I received this book from NetGalley in exchange for an honest review.
A collection of six short stories set in Hong Kong (or China). They’re hard to review since they’re full of metaphors and symbolism; they’re also quite different, tackling different issues.
Now, they’re not an easy, fun read – like the novels we read to relax or forget about our day. They’re thought-provoking, and they make you question what the author really wanted to portray.
I’ll say my own interpretation of the stories. I hope I got it right.
Spoiled Brains – tackles immigration and how people treat different people. Also, how replaceable people see other people.
The Kite Family – family and people whom’s body are disappearing. I think the idea was about how people put so much accent on the body and less to the mind and spirit.
Forrest Woods, Chair – people who cannot find their place in this world, who feels useless, like objects.
Front Teeth – talks about our obsession with exterior beauty, such as pearly white teeth. And how perfect white smiles can be so cold . . .
Heartbreak Hotel – depressed people and how people are treated as commodities/objects.

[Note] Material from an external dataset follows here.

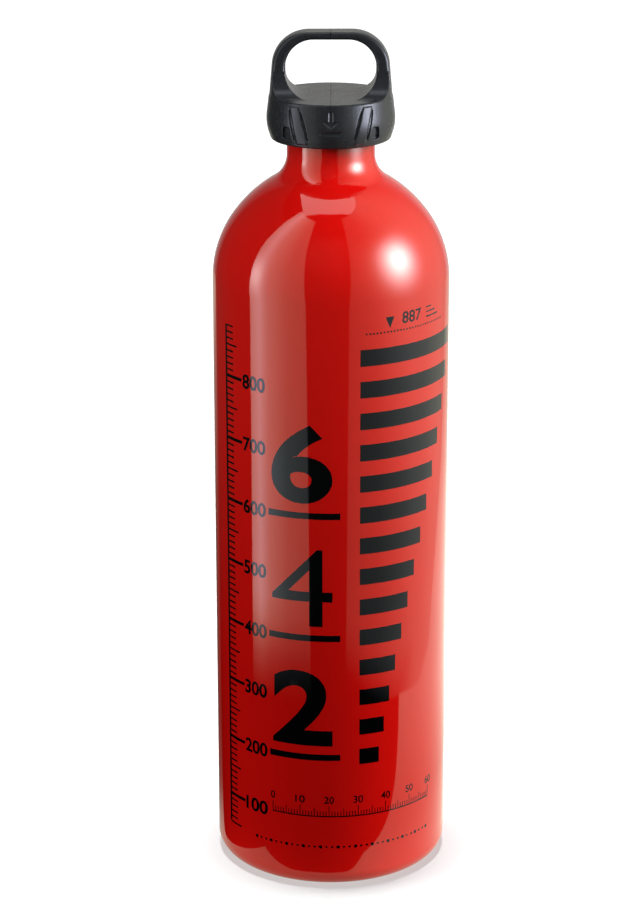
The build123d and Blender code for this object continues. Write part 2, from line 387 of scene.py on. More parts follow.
@dataclass(frozen=True)
class MouldedPlastic:
    """Glass-filled plastic from a fine-eroded mould, rubbed lighter on its edges. Sizes in mm.

    A parting above 0 is half the width of the mould's parting line, which crosses the top of the piece
    from front to back above the parting's foot.
    """

    name: str
    colour: Colour = (0.0185, 0.0205, 0.0240)
    pale_colour: Colour = (0.0220, 0.0240, 0.0280)
    rubbed_colour: Colour = (0.048, 0.051, 0.056)
    line_colour: Colour = (0.002, 0.002, 0.003)
    smooth: float = 0.25
    dull: float = 0.28
    gloss: float = 0.25
    gloss_tint: Colour = (0.85, 0.89, 1.0)
    grain_depth: float = 0.0055
    sink_depth: float = 0.005
    sharp_edge: Point = (0.53, 0.62)
    scratch_share: float = 0.25
    parting: float = 0.0
    parting_core: float = 0.3
    parting_foot: float = 266.0
    parting_fade: float = 0.6
    parting_share: float = 0.8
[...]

Notes on an Epidemic – talks about how people these days tend to be very self-centered. They care only about themselves, and no one else. Such people also tend to live alone or use people to fulfill their basic needs/desires and that’s about it.
In general, these short stories are about people’s lives and how they are treated in their society. It is also about appearances vs reality.
I will re-read this collection. I’m sure I will understand it even better after a re-read. I also think that if I knew more about China and Hong Kong I would’ve got more out of them. This is on my part, and not the author’s fault.
This short-stories are not for everyone. If you only read to forget about reality, these stories are not for you. However, I urge you to give it a try – they’re interesting.